Further information
Inaugural Lectures
Professor Richard Thomas, Department of Mathematics, Imperial College London presents his inaugural lecture “How to become a millionaire – a description of the Hodge conjecture”
In the Chair: Professor Martin Liebeck, Head of Pure Mathematics
Vote of Thanks: Professor Simon Donaldson, Chair in Pure Mathematics
Abstract: Algebraic geometry and topology are two of the most heavily studied fields in mathematics. The former studies the geometry of spaces of solutions of complex polynomial equations. The latter describes their large scale “shape”, number of “holes”, etc. In 1950 Hodge asked which of these “holes” could themselves be described as solutions of polynomial equations. His conjecture is one of the Clay Institute’s Millenium Prize problems, with a paltry million dollars available to anyone who proves it. However, to this day no-one has any clue whether it is true. It is probably the most basic question in the field, but for me it is an opportunity to explain some simple algebraic geometry.

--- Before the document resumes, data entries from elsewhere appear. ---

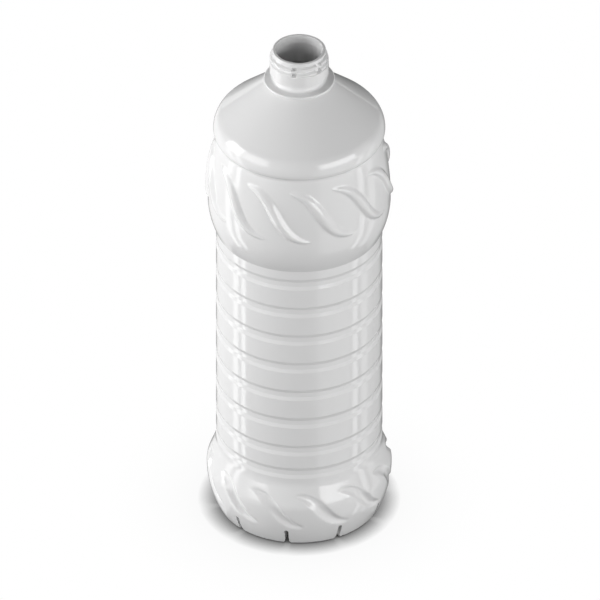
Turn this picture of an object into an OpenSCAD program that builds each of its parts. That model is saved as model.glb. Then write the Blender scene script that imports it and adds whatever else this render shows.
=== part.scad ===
/* [Neck finish] */
// Outer diameter of the rim and of the wall behind the thread
rim_d = 24.9; // [24.4:0.1:25.4]
// Diameter of the mouth
bore_d = 21.7; // [20:0.1:22.6]
// Height from the underside of the carrying ledge to the rim
neck_h = 17.5; // [16:0.5:20]
// Diameter over the thread
thread_d = 27.4; // [26.6:0.1:28]
// Rise of the thread in one turn
thread_pitch = 3.2; // [2.8:0.1:3.4]
// Length of the thread in turns
thread_turns = 1.8; // [1.2:0.1:1.9]
// Width of the slots that cut across the thread
vent_w = 2.3; // [1.6:0.1:3]
// Diameter of the smooth collar under the thread
collar_d = 27.7; // [27:0.1:28.6]
// Height of the smooth collar
collar_h = 5.4; // [4:0.2:6]
// Diameter of the narrow neck between the collar and the ledge
throat_d = 24.3; // [24:0.1:25]
// Diameter of the carrying ledge
ledge_d = 33.3; // [31:0.1:36]
// Thickness of the carrying ledge at its edge
ledge_t = 1.4; // [1:0.1:2]

/* [Shoulder] */
// Diameter of the shoulder
shoulder_d = 80.4; // [79.4:0.1:81.4]
// Slope of the shoulder cone below the horizontal, in degrees
shoulder_angle = 41.4; // [38:0.2:44]
// Radius of the rounded shoulder edge
shoulder_round = 9.9; // [7:0.1:10.5]
// Height of the shoulder's upright edge, with its rounded ends
shoulder_h = 8.2; // [7.6:0.1:9]

/* [Upper bulge] */
// Diameter at the top edge of the upper bulge
upper_top_d = 77; // [76:0.2:78.6]
// Diameter at the widest level of the upper bulge
upper_d = 85.5; // [84.5:0.1:86.6]
// Height of the widest level above the lower edge of the upper bulge
upper_mid_h = 16.8; // [14:0.1:20]
// Height of the upper bulge, from the waist to the crease under the shoulder
upper_h = 51.8; // [48:0.2:56]
// Number of raised waves around the upper bulge
upper_waves = 12; // [10:1:13]
// Width of a raised wave at its middle
ridge_w = 5.2; // [4:0.2:6]
// Height of a raised wave above the surface
ridge_h = 1.9; // [1:0.1:2.2]

/* [Waist] */
// Diameter of the waist
waist_d = 77.7; // [76.7:0.1:78.7]
// Number of grooves around the waist
groove_count = 7; // [3:1:9]
// Distance from one groove to the next
groove_pitch = 15.8; // [12:0.1:18]
// Distance from the lowest groove to the next
first_pitch = 12.9; // [11:0.1:16]
// Height of the lowest groove above the lower bulge
low_land = 6.5; // [5:0.1:8]
// Height of the waist's top above the highest groove
top_land = 7.6; // [6:0.1:10]
// Width of a groove
groove_w = 6; // [4:0.2:7]
// Depth of a groove
groove_depth = 0.6; // [0.3:0.05:0.9]

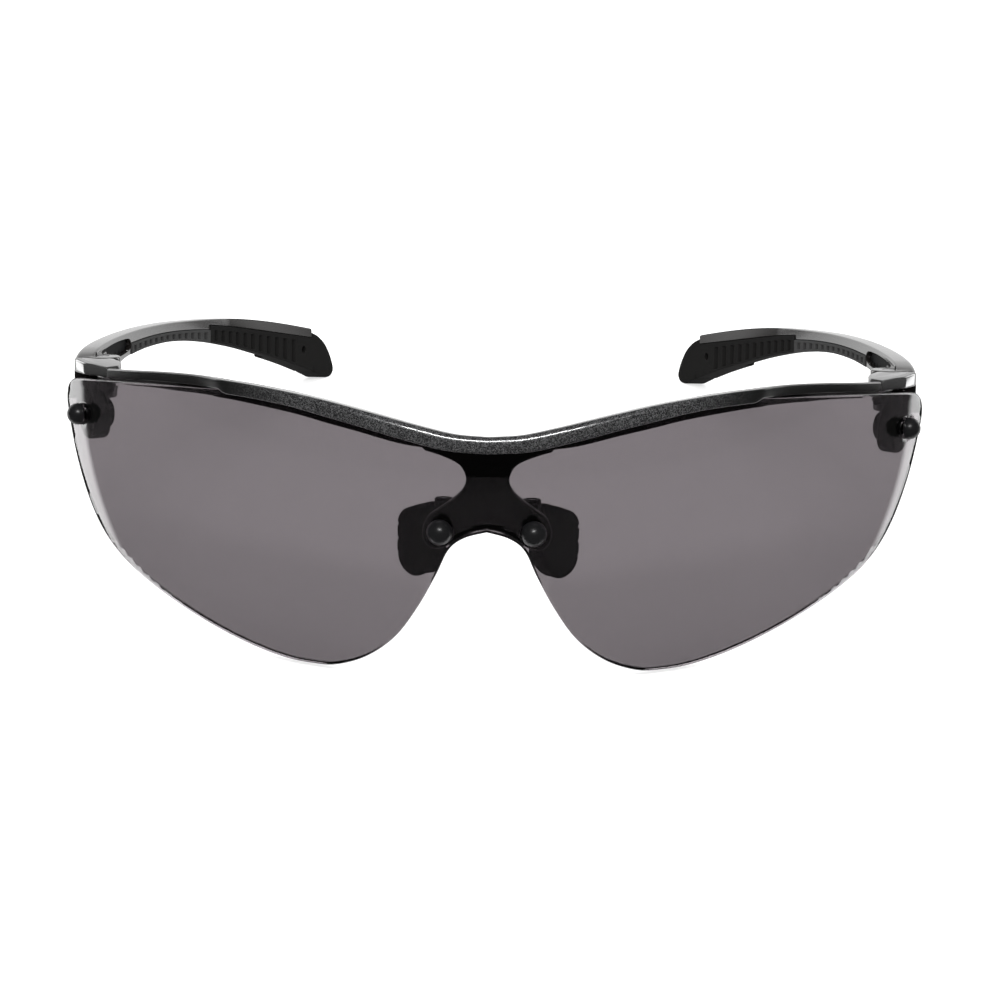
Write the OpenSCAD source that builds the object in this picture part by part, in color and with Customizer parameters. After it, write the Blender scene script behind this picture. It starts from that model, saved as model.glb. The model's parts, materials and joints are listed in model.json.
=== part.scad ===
// Wrap-around safety glasses: one smoked lens on a slim brow bar, with a nose
// bridge, two adjustable nose pads and two folding temples.
// Every piece is drawn in the wearing position: +X to the wearer's left, +Y
// back along the temples, +Z up, and Z = 0 near the top of the temples. stand()
// then leans the whole assembly back, so that it rests on the lens and on the
// two temple tips.

/* [Lens] */
// Radius of the lens's outer sphere
lens_r = 82; // [82:0.5:84]
// Thickness of the lens
lens_t = 2.2; // [1.8:0.1:2.2]
// Radius of the hole for each lens stud
stud_hole_r = 1.0; // [0.9:0.05:1.1]

/* [Brow bar] */
// How far the bar's lip reaches behind the lens
bar_depth = 2.6; // [2.2:0.1:3]
// Plan angle at which the bar meets each end piece
bar_end_angle = 54; // [53:0.5:54.5]

/* [Hinge] */
// Distance of each hinge axis from the middle
hinge_x = 66; // [65.8:0.1:66.2]
// Distance of each hinge axis behind the lens's front
hinge_y = 46; // [46:0.1:46.4]
// Radius of the temple's two hinge ears
ear_r = 3.2; // [3:0.1:3.3]
// Radius of the hinge screw's shank
screw_r = 0.7; // [0.6:0.05:0.8]
// Radial running clearance of the hinge screw and the nose pad pins
pin_gap = 0.05; // [0.03:0.01:0.08]

/* [Temples] */
// Thickness of each temple
temple_t = 3.2; // [3:0.1:3.4]
// Radius of the temple's inward curve
temple_curve_r = 250; // [240:5:260]
// Number of grooves in the front liner
liner_grooves = 13; // [8:1:13]
// Number of grooves in the temple tip
tip_grooves = 11; // [6:1:12]
// Radius of the neck-cord hole in each tip
cord_hole_r = 0.7; // [0.5:0.05:0.9]

/* [Nose] */
// Thickness of each nose pad
pad_t = 2.2; // [2:0.1:2.4]
// Splay of each nose pad, from the front-to-back direction
pad_splay = 45; // [42:1:48]
// Radius of each nose pad's pivot pin
pad_pin_r = 0.7; // [0.6:0.05:0.75]

/* [Hidden] */
$fn = 64;

// Centre of the lens sphere
lens_c = [0, lens_r, -10.5];
lens_inner_r = lens_r - lens_t;
// Gap between pieces of one body that lie face to face
seat = 0.1;

// Right half of the lens outline, seen from the front, from the top of the
// nose arch down and round to the middle of the brow
lens_half = [
    [0, -21.7], [3.5, -22.7], [6, -24.7], [8, -29], [11, -34.7],
    [14.5, -39.8], [19, -43.5], [24, -45.5], [28, -45.7], [33, -45.1],
    [40, -43], [48, -39.6], [56, -35.3], [62, -30.9], [66, -25.3],
    [69, -17.6], [71, -9.5], [71.4, -6.2], [70.7, -3.9], [68.5, -3.05],
    [60, -2.1], [53, -1.55], [46, -1.3], [39, -1.1], [31, -1.6],
    [23, -3.4], [14, -5.5], [6, -6.8], [0, -7.2]
];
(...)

Biography: Professor Richard Thomas did his PhD under Professor Simon Donaldson FRS in Oxford, 1994-97. After 3 years as a postdoc in the Institute for Advanced Study (Princeton), Oxford and Harvard, he became a Royal Society University Research Fellow at Imperial College in 2000. He was made Reader in 2003 and Professor in 2005. He has mainly worked on the algebraic and symplectic geometry of “mirror symmetry”, a phenomenon discovered in string theory in theoretical physics.
A pre-lecture tea will be served in the Senior Common Room, Level 2, Sherfield Building from 16.45.
A drinks reception will follow the lecture, also in the Senior Common Room.